Song by Simon & Garfunkel

from the album Parsley, Sage, Rosemary and Thyme
- A-side: "The Dangling Conversation"
- Released: July 1966
- Recorded: December 1965 – August 1966
- Genre: Folk rock
- Length: 2:44
- Label: Columbia
- Songwriter: Paul Simon
- Producer: Bob Johnston

= The Big Bright Green Pleasure Machine =

"The Big Bright Green Pleasure Machine" is a 1966 song by Paul Simon released on Simon & Garfunkel's album Parsley, Sage, Rosemary and Thyme, and as a B-side of "The Dangling Conversation", which charted at number 25 on Billboards Hot 100. It is a commentary on advertising.

== Writing and composition ==
"The Big Bright Green Pleasure Machine" was written by Simon while he was in London apparently watching his clothes in a washing machine. It takes a cynical view of the advertising on Madison Avenue in New York City. The song includes references to the hippie movement during the Vietnam War as well as a series of unanswered personal questions.
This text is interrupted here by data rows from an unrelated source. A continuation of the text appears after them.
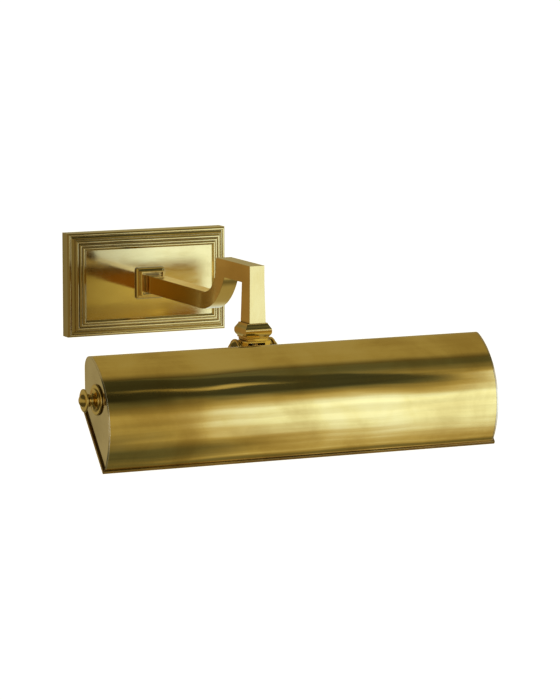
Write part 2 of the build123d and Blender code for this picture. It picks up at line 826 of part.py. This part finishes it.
def lamp_tube(side):
    """A clear tube with a round end: a closed glass shell that stands on its base."""
    y, z = lamp_centre()
    outer = glass_form(LAMP_RADIUS, LAMP_LENGTH)
    inner = glass_form(LAMP_RADIUS - LAMP_WALL, LAMP_LENGTH - LAMP_WALL)
    inner = Pos(-LAMP_WALL, 0, 0) * inner
    tube = Pos(lamp_foot(), y, z) * (outer - inner)
    return tube if side > 0 else mirror(tube, Plane.YZ)


def glass_form(radius, length):
    """A tubular bulb along -X: neck, shoulder, straight tube and half-round end."""
    neck = radius - 4.0
    half = radians(45)
    shoulder = ThreePointArc((-1.5, neck), (-3.2, radius - 1.4), (-6.0, radius))
    end = ThreePointArc(
        (-length + radius, radius),
        (-length + radius - radius * cos(half), radius * sin(half)),
        (-length, 0),
    )
    edges = [
        Polyline((0, 0), (0, neck), (-1.5, neck)),
        shoulder,
        Line((-6.0, radius), (-length + radius, radius)),
        end,
        Line((-length, 0), (0, 0)),
    ]
    return revolve(make_face(edges), Axis.X)


def shade_leads():
    y, z = lamp_centre()
    wall_y = SHADE_Y + back_face(PIVOT_Z - SHADE_Z)
    inside_y = wall_y - 9.0
    rear = HALF_LENGTH - HOLDER_START
    leads = []
    for side in SIDES.values():
        path = FilletPolyline(
            (side * 0.8, -POST_REACH - EYE_RADIUS, PIVOT_Z),
            (side * 0.8, inside_y, PIVOT_Z),
            (side * (rear + 4.0), inside_y, PIVOT_Z),
            (side * (rear + 4.0), y, z),
            (side * rear, y, z),
            radius=1.6,
        )
        leads.append(tube_along(path, 0.75))
    return leads


def shade_grommet():
    """The insulating bush that lines the lead's way through the sheet."""
    sleeve = along_z(GROMMET_RADIUS, -SHEET, SHEET)
    flange = along_z(GROMMET_RADIUS + GROMMET_LIP, -SHEET - GROMMET_FLANGE, GROMMET_FLANGE)
    bush = Location(pad_frame()) * (sleeve + flange)
    return bush - along_y(LINK_BORE, -POST_REACH, -SHADE_Y, 0, PIVOT_Z)


# ---- nodes ------------------------------------------------------------------------------


def assembly():
    front_rail, back_rail = lip_rails()
    nodes = {
        "wall_bracket": wall_bracket(),
        "backplate": backplate(),
        "plate_set_screws": plate_set_screws(),
        "ground_screw": ground_screw(),
        "arm_nipple": arm_nipple(),
        "nipple_washer": nipple_washer(),
        "nipple_nut": nipple_nut(),
        "arm_boss": arm_boss(),
        "arm_bar": arm_bar(),
        "arm_elbow": arm_elbow(),
        "arm_post": arm_post(),
        "post_collar": post_collar(),
        "knuckle_yoke": knuckle_yoke(),
        "friction_washers": friction_washers(),
        "supply_lead": supply_lead(),
        "shade_link": shade_link(),
        "link_screws": link_screws(),
        "shade_shell": shade_shell(),
        "front_lip_rail": front_rail,
        "back_lip_rail": back_rail,
        "shade_grommet": shade_grommet(),
        "stud_nuts": stud_nuts(),
        "shade_leads": shade_leads(),
        "finial_left": finial(),
        "end_screw_right": end_screw(),
    }
    for name, side in SIDES.items():
        nodes[f"pivot_screw_{name}"] = pivot_screw(side)
        nodes[f"end_cap_{name}"] = end_cap(side)
        nodes[f"end_lip_rail_{name}"] = end_lip_rail(side)
        nodes[f"lampholder_clip_{name}"] = lampholder_clip(side)
        nodes[f"lampholder_{name}"] = lampholder(side)
        nodes[f"lamp_base_{name}"] = lamp_base(side)
        nodes[f"lamp_tube_{name}"] = lamp_tube(side)
    return nodes


os.makedirs("parts", exist_ok=True)
for node_name, shape in assembly().items():
    solids = Compound(children=shape) if isinstance(shape, list) else shape
    export_step(solids, f"parts/{node_name}.step")
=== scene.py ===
"""Looks of the picture light: aged polished brass, lamps, floor, studio light and camera."""

from math import radians

import bmesh
import bpy
from mathutils import Euler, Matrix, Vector

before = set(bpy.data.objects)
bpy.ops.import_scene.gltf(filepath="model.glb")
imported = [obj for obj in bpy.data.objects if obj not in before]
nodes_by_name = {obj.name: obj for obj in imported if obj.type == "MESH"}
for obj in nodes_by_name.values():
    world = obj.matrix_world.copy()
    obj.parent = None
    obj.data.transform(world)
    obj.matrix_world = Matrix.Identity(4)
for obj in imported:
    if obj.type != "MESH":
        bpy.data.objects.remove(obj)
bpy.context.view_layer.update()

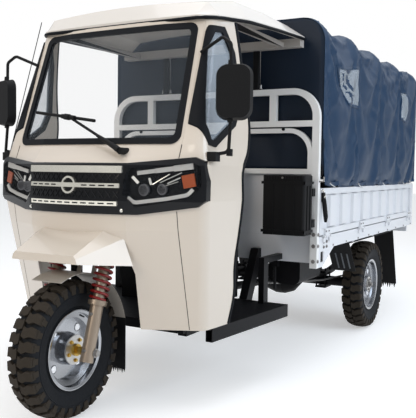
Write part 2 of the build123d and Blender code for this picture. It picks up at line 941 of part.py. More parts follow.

The lyrics are "blisteringly satirical" and aimed at various popular culture targets. In the original album notes, Ralph J. Gleason said this song and "The Dangling Conversation" were criticisms of television and radio commercials. The notes for The Columbia Studio Recordings (1964–1970), a 2001 release of Parsley, Sage, Rosemary and Thyme and four other albums, called the track "Simon's caricature of consumer culture".

== Release==
"The Big Bright Green Pleasure Machine" was released as the B-side of "The Dangling Conversation" in July 1966, reaching number 25 on Billboards Hot 100. It was the fifth track on Parsley, Sage, Rosemary and Thyme, which was released on October 24, 1966 and peaked at number four on the Billboard 200. The song also appeared (in a different version) on the January 1968 release of the soundtrack for the movie The Graduate.

==Reception==
"The Big Bright Green Pleasure Machine" received generally positive reviews. Cash Box said that it is a "rollicking, blues-soaked danceable rocker".

==Legacy==
In a retrospective review for AllMusic Matthew Greenwald compares it to Marty Balin's "Plastic Fantastic Lover" (recorded by Jefferson Airplane on their 1967 album Surrealistic Pillow). Greenwald calls it "a great putdown song about the effect of television" that "succeeds precisely because the overall sound of the record conveys the over-saturation and ridiculous nature of the medium". In Bruce Eder's review for AllMusic, he defines the song as a "sneering rock & roll-based social commentary". Andy Fyfe of BBC Music said in his review of Parsley, Sage, Rosemary and Thyme that the song "may seem slight on the surface, but their joy at merely being alive reflected the optimism of youth in a time of crisis", referring to the Vietnam War.